Source data |

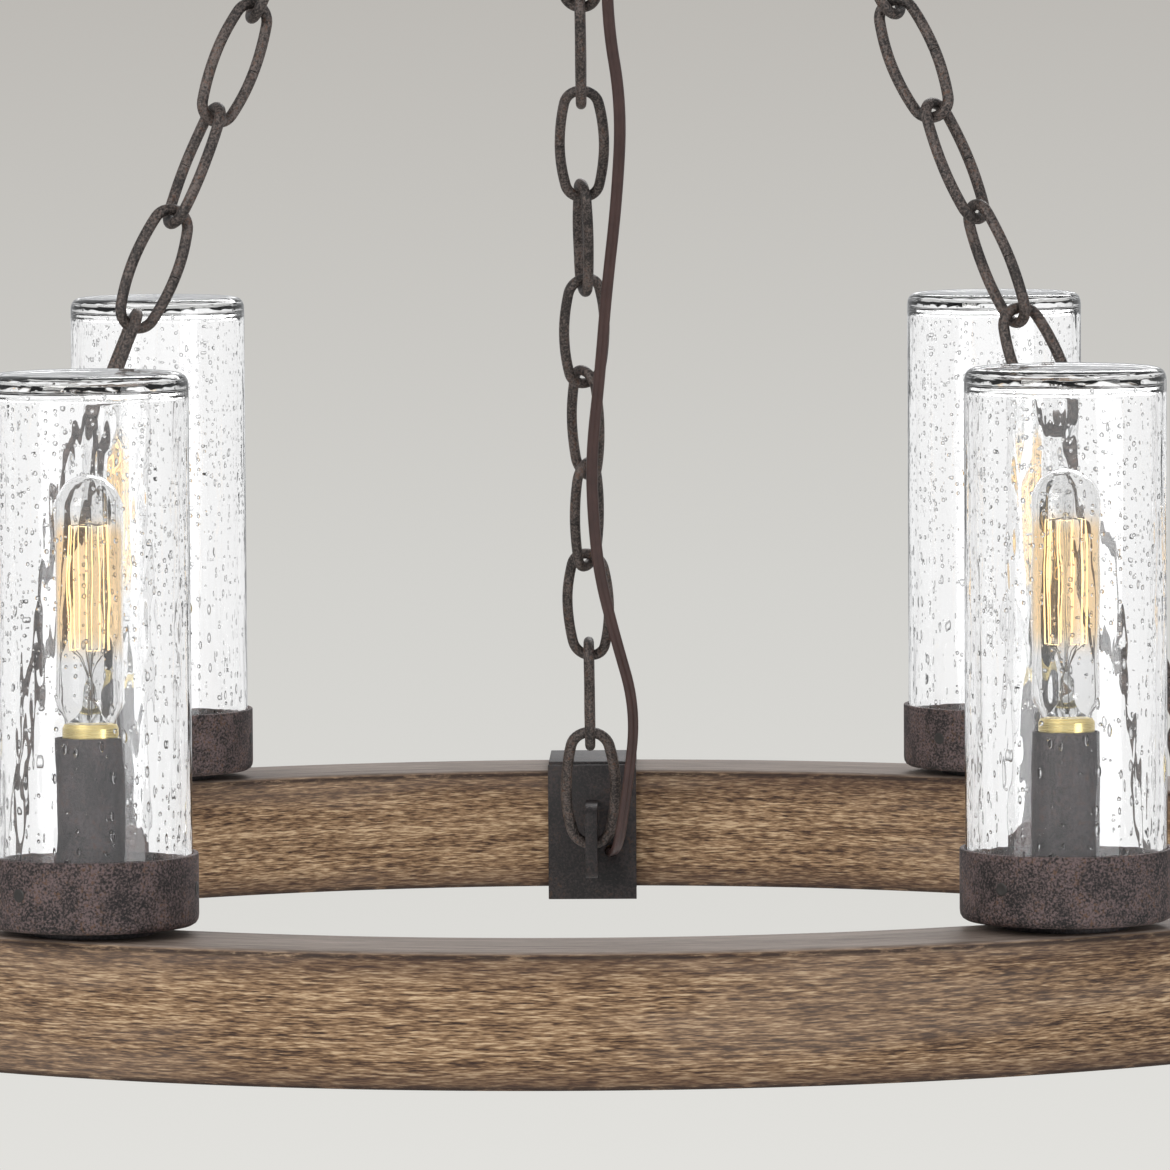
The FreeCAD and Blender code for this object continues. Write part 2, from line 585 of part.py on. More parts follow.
# ---- ceiling fitting ----
def make_crossbar():
    half_l, half_w = CROSSBAR_LENGTH / 2, CROSSBAR_WIDTH / 2
    bar = block(-half_l, half_l, -half_w, half_w, -CROSSBAR_THICKNESS, 0)
    deep = CROSSBAR_THICKNESS * 3
    cutters = [Part.makeCylinder(NIPPLE_RADIUS + FIT_GAP / 2, deep, vec(0, 0, -deep / 2))]
    for side in (-1, 1):
        mid = side * CROSSBAR_SLOT_SPACING / 2
        run = CROSSBAR_SLOT_LENGTH / 2 - CROSSBAR_SLOT_RADIUS
        r = CROSSBAR_SLOT_RADIUS
        slot = block(mid - run, mid + run, -r, r, -deep / 2, deep / 2)
        for x in (mid - run, mid + run):
            slot = slot.fuse(Part.makeCylinder(r, deep, vec(x, 0, -deep / 2)))
        cutters.append(slot)
    return bar.cut(cutters)


def make_canopy():
    r, flat, low, w = CANOPY_RADIUS, CANOPY_FLAT_RADIUS, -CANOPY_HEIGHT, CANOPY_WALL
    hole = NIPPLE_RADIUS + SEAT_GAP
    lip = 5.0
    return turned([(hole, low), (flat, low), ((r + flat) / 2 + 3, low / 2 - 4), (r, -lip), (r, 0),
                   (r - w, 0), (r - w, -lip), ((r + flat) / 2 + 3 - w, low / 2 - 4 + w / 2),
                   (flat - w / 2, low + w), (hole, low + w)])


def make_canopy_loop():
    """Collar that screws up under the canopy, bored for the cord, with its loop below."""
    bow = u_loop(LOOP_RADIUS, LOOP_LEG + 1, LOOP_WIRE_RADIUS)
    bow.translate(vec(0, 0, LOOP_WIRE_Z))
    high = -CANOPY_HEIGHT
    low = high - COLLAR_HEIGHT
    r, thread = COLLAR_RADIUS, NIPPLE_RADIUS + FIT_GAP / 2
    mid = low + COLLAR_HEIGHT * 0.4
    collar = turned([(COLLAR_BORE, low), (r - 2, low), (r, low + 2), (r, high - 1), (r - 1, high),
                     (thread, high), (thread, mid), (COLLAR_BORE, mid)])
    return collar.fuse(bow)


def make_canopy_nipple():
    low = -CANOPY_HEIGHT - COLLAR_HEIGHT * 0.5
    return turned([(NIPPLE_BORE, low), (NIPPLE_RADIUS, low), (NIPPLE_RADIUS, 0), (NIPPLE_BORE, 0)])


# ---- cord ----
def cord_route():
    """Points of the lamp cord, from the raceway out of the plate, up the rear chain to the collar."""
    x, z = CORD_HOLE_X, RIM_Z + CORD_HOLE_HEIGHT
    foot_y = LUG_HOLE_RADIAL
    foot_z = RIM_Z + LUG_HOLE_HEIGHT
    sin_l, cos_l = math.sin(CHAIN_LEAN), math.cos(CHAIN_LEAN)

    def beside(along, side, above):
        """Point beside the rear chain: along it, to +X, and off it on its inner, lower side."""
        return vec(side, foot_y - along * sin_l - above * cos_l, foot_z + along * cos_l - above * sin_l)

    points = [vec(x, RIM_MID_RADIUS - 8, z), vec(x, PLATE_FACE + 4, z), vec(x + 1, PLATE_FACE - 18, z)]
    # where the photograph shows it: out to the right, in front of the chain, and out to the right again
    points += [beside(8, 15, 13), beside(42, 20, 10), beside(88, 25, 6), beside(136, 14, 10),
               beside(174, 6.5, 14), beside(212, 3.5, 18), beside(250, 3, 18.5), beside(294, 8, 15),
               beside(342, 12, 12), beside(394, 18, 8), beside(448, 21, 6), beside(500, 14, 11)]
    along, sway = 552, 1
    while along < CHAIN_REACH - 60:
        points.append(beside(along, 14 + sway, 14 - sway))
        sway = -sway
        along += 52
    points += [vec(22, 42, HUB_HOLE_Z - 10), vec(25, 27, HUB_TOP_Z + 4),
               vec(13, 17, HUB_LOOP_WIRE_Z - 4), vec(9.5, 9, HUB_LOOP_WIRE_Z + 30),
               vec(8.5, 9.5, HUB_LOOP_WIRE_Z + 75), vec(8, 9, HUB_LOOP_WIRE_Z + 120),
               vec(9, 8.5, LOOP_WIRE_Z - 10), vec(7.5, 6.5, LOOP_WIRE_Z + 10),
               vec(0, 1, -CANOPY_HEIGHT - COLLAR_HEIGHT + 1.5)]
    turn = FreeCAD.Rotation(Z_AXIS, BRACKET_AZIMUTHS["rear"] - 90.0)
    points = [turn.multVec(point) for point in points]
    return points


def tube_along(points, radius):
    """Round tube along straight runs joined by arcs tangent to both runs."""
    edges = []
    start = points[0]
    length = 0.0
    for i in range(1, len(points) - 1):
        before, at, after = points[i - 1], points[i], points[i + 1]
        back, ahead = before - at, after - at
        turn = math.pi - back.getAngle(ahead)
        shorter = min(back.Length, ahead.Length)
        cut = 0.45 * shorter
        arc_radius = cut / math.tan(turn / 2)
        one, two = back.normalize(), ahead.normalize()
        enter, leave = at + one * cut, at + two * cut
        middle = (one + two).normalize()
        centre = at + middle * (arc_radius / math.cos(turn / 2))
        top = centre - middle * arc_radius
        edges.append(Part.LineSegment(start, enter).toShape())
        edges.append(Part.Arc(enter, top, leave).toShape())
        length += (enter - start).Length + arc_radius * turn
        print("cord bend", i, "radius", round(arc_radius, 1), "run", round(shorter, 1))
        start = leave
    edges.append(Part.LineSegment(start, points[-1]).toShape())
    length += (points[-1] - start).Length
    heading = points[1] - points[0]
    circle = Part.Wire(Part.makeCircle(radius, points[0], heading))
    tube = Part.Wire(edges).makePipeShell([circle], True, False)
    print("cord length", round(length, 1), "volume ratio", round(tube.Volume / (math.pi * radius ** 2 * length), 4))
    return tube


def build():
    """Every node's shape by name."""
    nodes = {"rim": make_rim(), "raceway_strip": make_raceway_strip(), "wiring_harness": make_harness()}
    azimuths = lamp_azimuths()

    def each_lamp(piece):
        return [placed(piece, azimuth, RIM_MID_RADIUS) for azimuth in azimuths]

    groups = {"lamp_feet": lamp_foot(), "candle_sleeves": lamp_sleeve(), "lamp_sockets": lamp_socket(),
              "lamp_nipples": lamp_nipple(), "nipple_nuts": Part.makeCompound(
                  [lamp_nut(RACEWAY_TOP_Z - NUT_HEIGHT), lamp_nut(CUP_FLOOR_Z)])}
    for name, piece in groups.items():
        nodes[name] = Part.makeCompound(each_lamp(piece))
    singles = {"lamp_cup": lamp_cup(), "glass_shade": lamp_shade(), "bulb_base": bulb_base(),
               "bulb_glass": bulb_glass(), "bulb_filament": bulb_filament()}
    for name, piece in singles.items():
        for k, copy in enumerate(each_lamp(piece)):
            nodes["%s_%d" % (name, k + 1)] = copy

    for side, azimuth in BRACKET_AZIMUTHS.items():
        nodes["bracket_strap_" + side] = round_bracket(bracket_strap(), azimuth)
        nodes["bracket_plate_" + side] = round_bracket(bracket_plate(side == "rear"), azimuth)
        nodes["chain_" + side] = leg_chain(side)
    bolts = [round_bracket(bracket_bolt(), azimuth) for azimuth in BRACKET_AZIMUTHS.values()]
    nodes["bracket_bolts"] = Part.makeCompound(bolts)

    nodes["hub"] = make_hub()
    nodes["hub_loop"] = make_hub_loop()
    nodes["top_chain"] = top_chain()
    nodes["crossbar"] = make_crossbar()
    nodes["canopy"] = make_canopy()
    nodes["canopy_loop"] = make_canopy_loop()
    nodes["canopy_nipple"] = make_canopy_nipple()
    nodes["canopy_nut"] = lamp_nut(-CROSSBAR_THICKNESS - NUT_HEIGHT)
    nodes["lamp_cord"] = tube_along(cord_route(), CORD_RADIUS)
    return nodes


def main():
    os.makedirs("parts", exist_ok=True)
    for name, shape in build().items():
        shape.exportStep("parts/%s.step" % name)


main()
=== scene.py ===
import math

import bmesh
import bpy
from mathutils import Matrix, Vector, noise


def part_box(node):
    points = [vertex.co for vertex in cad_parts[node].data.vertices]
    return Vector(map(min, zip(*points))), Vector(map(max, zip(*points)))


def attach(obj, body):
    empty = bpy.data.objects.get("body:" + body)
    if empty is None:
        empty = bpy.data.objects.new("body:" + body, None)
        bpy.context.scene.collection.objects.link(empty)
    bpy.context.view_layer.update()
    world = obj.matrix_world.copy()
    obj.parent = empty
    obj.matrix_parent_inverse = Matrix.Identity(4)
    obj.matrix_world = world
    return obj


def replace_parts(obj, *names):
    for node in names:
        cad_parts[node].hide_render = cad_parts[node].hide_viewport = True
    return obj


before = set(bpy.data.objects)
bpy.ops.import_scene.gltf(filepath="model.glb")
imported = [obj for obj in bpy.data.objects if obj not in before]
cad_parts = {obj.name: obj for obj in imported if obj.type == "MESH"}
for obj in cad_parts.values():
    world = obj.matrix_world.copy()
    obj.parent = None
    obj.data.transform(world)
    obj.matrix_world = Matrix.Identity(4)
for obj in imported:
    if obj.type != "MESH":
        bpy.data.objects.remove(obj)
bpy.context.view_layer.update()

# Metres, +Z up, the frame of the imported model. The ceiling is at z = 0 and the rim hangs below it.
MM = 0.001
CEILING_FITTING = "ceiling_fitting"
HANGING = "hanging_fixture"
LAMPS = range(1, 7)
SIDES = {"rear": 89.0, "left": 210.0, "right": 330.0}

rim_low, rim_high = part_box("rim")
RIM_TOP = rim_high.z
RIM_BOTTOM = rim_low.z
RIM_MIDDLE = (RIM_TOP + RIM_BOTTOM) / 2
RIM_OUTER = rim_high.x
RIM_WIDTH = 63.5 * MM
RIM_INNER = RIM_OUTER - RIM_WIDTH
RIM_CENTRE = RIM_OUTER - RIM_WIDTH / 2


# ---------------------------------------------------------------- camera
def make_camera():
    """The photograph's camera: a long lens, a little above the lamps, looking slightly down."""
    data = bpy.data.cameras.new("photo_camera")
    data.lens = 307.46
    data.sensor_width = 36.0
    camera = bpy.data.objects.new("photo_camera", data)
    bpy.context.scene.collection.objects.link(camera)
    place = Matrix.Translation((0.0, -4.9906, RIM_MIDDLE + 0.5308))
    yaw = Matrix.Rotation(-0.00076, 4, "Z")
    pitch = Matrix.Rotation(math.pi / 2 - 0.0735, 4, "X")
    roll = Matrix.Rotation(-0.0062, 4, "Z")
    camera.matrix_world = place @ yaw @ pitch @ roll
    bpy.context.scene.camera = camera
    bpy.context.scene.view_settings.view_transform = "Standard"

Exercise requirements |
Reproduce verbatim only the segment of the listing bounded by the line containing "side] = leg_chain(side)" and the line containing "obj.matrix_world = world", with both boundary lines included.

Exercise response |
        nodes["chain_" + side] = leg_chain(side)
    bolts = [round_bracket(bracket_bolt(), azimuth) for azimuth in BRACKET_AZIMUTHS.values()]
    nodes["bracket_bolts"] = Part.makeCompound(bolts)

    nodes["hub"] = make_hub()
    nodes["hub_loop"] = make_hub_loop()
    nodes["top_chain"] = top_chain()
    nodes["crossbar"] = make_crossbar()
    nodes["canopy"] = make_canopy()
    nodes["canopy_loop"] = make_canopy_loop()
    nodes["canopy_nipple"] = make_canopy_nipple()
    nodes["canopy_nut"] = lamp_nut(-CROSSBAR_THICKNESS - NUT_HEIGHT)
    nodes["lamp_cord"] = tube_along(cord_route(), CORD_RADIUS)
    return nodes


def main():
    os.makedirs("parts", exist_ok=True)
    for name, shape in build().items():
        shape.exportStep("parts/%s.step" % name)


main()
=== scene.py ===
import math

import bmesh
import bpy
from mathutils import Matrix, Vector, noise


def part_box(node):
    points = [vertex.co for vertex in cad_parts[node].data.vertices]
    return Vector(map(min, zip(*points))), Vector(map(max, zip(*points)))


def attach(obj, body):
    empty = bpy.data.objects.get("body:" + body)
    if empty is None:
        empty = bpy.data.objects.new("body:" + body, None)
        bpy.context.scene.collection.objects.link(empty)
    bpy.context.view_layer.update()
    world = obj.matrix_world.copy()
    obj.parent = empty
    obj.matrix_parent_inverse = Matrix.Identity(4)
    obj.matrix_world = world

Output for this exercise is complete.